Rosalind the rover will pick up where Opportunity and Curiosity left off by examining a key, unexplored dimension on Mars – depth. We will drill down to two metres below the surface of Mars for the first time, much further than Curiosity’s five centimetres. This is enough to take us far enough below the harsh surface environment of Mars – with cold temperatures, a thin carbon dioxide atmosphere and high levels of harmful radiation – to see if anything lives there.
We will decide where to drill using a number of instruments, including the PanCam instrument which I lead. Samples will be vaporised and put into a drawer for analysis by three instruments which will look for markers of life – such as complex carbonates.

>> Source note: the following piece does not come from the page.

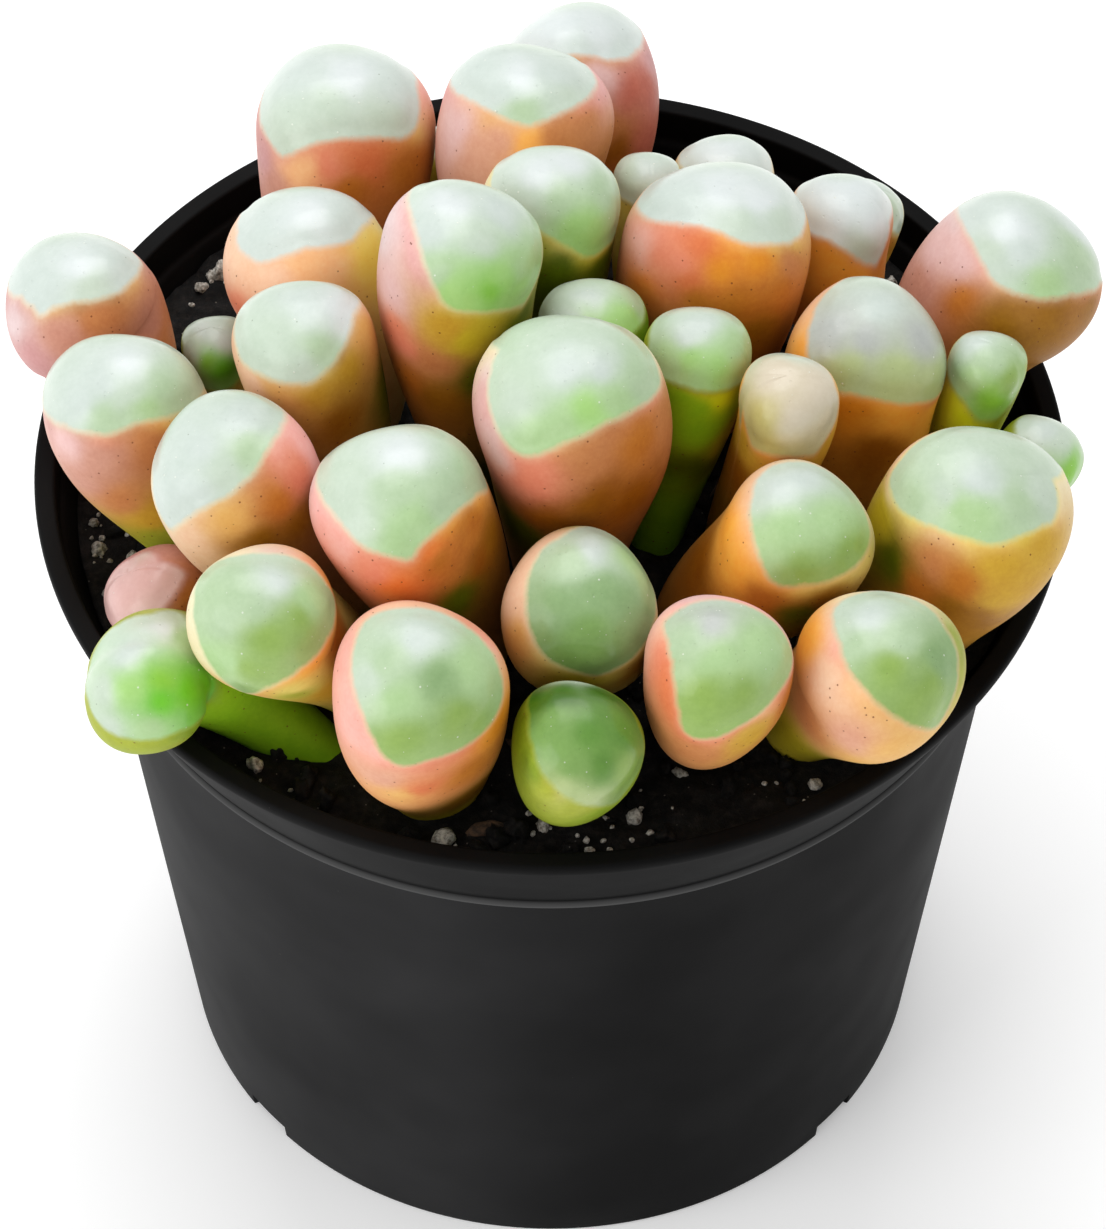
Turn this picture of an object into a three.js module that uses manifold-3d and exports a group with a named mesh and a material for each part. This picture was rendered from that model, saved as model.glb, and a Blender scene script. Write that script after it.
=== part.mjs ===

One of the key aspects of Opportunity’s success was the teamwork between its science and engineering teams. This is definitely something that will be implemented on upcoming rovers. Many members of the Mars 2020 team, and some on the ExoMars team, have direct experience from Opportunity which will be invaluable as we learn how to operate our rovers on the planet.
Another interesting legacy of Opportunity is that we we don’t have to worry too much about Martian dust, except during exceptional global storms. Opportunity showed that that during the rest of the time, accumulating dust blows away naturally in the wind – helped by the movement of the rover over the ground causing vibration. It was a surprise that Opportunity lasted so long, and it certainly blazed a trail for us.
Rosalind Franklin has the best chance of any currently planned mission for detecting biomarkers and even perhaps evidence for past or present life on Mars. But we are building on the shoulders of giants, like the Opportunity Rover. #ThanksOppy indeed!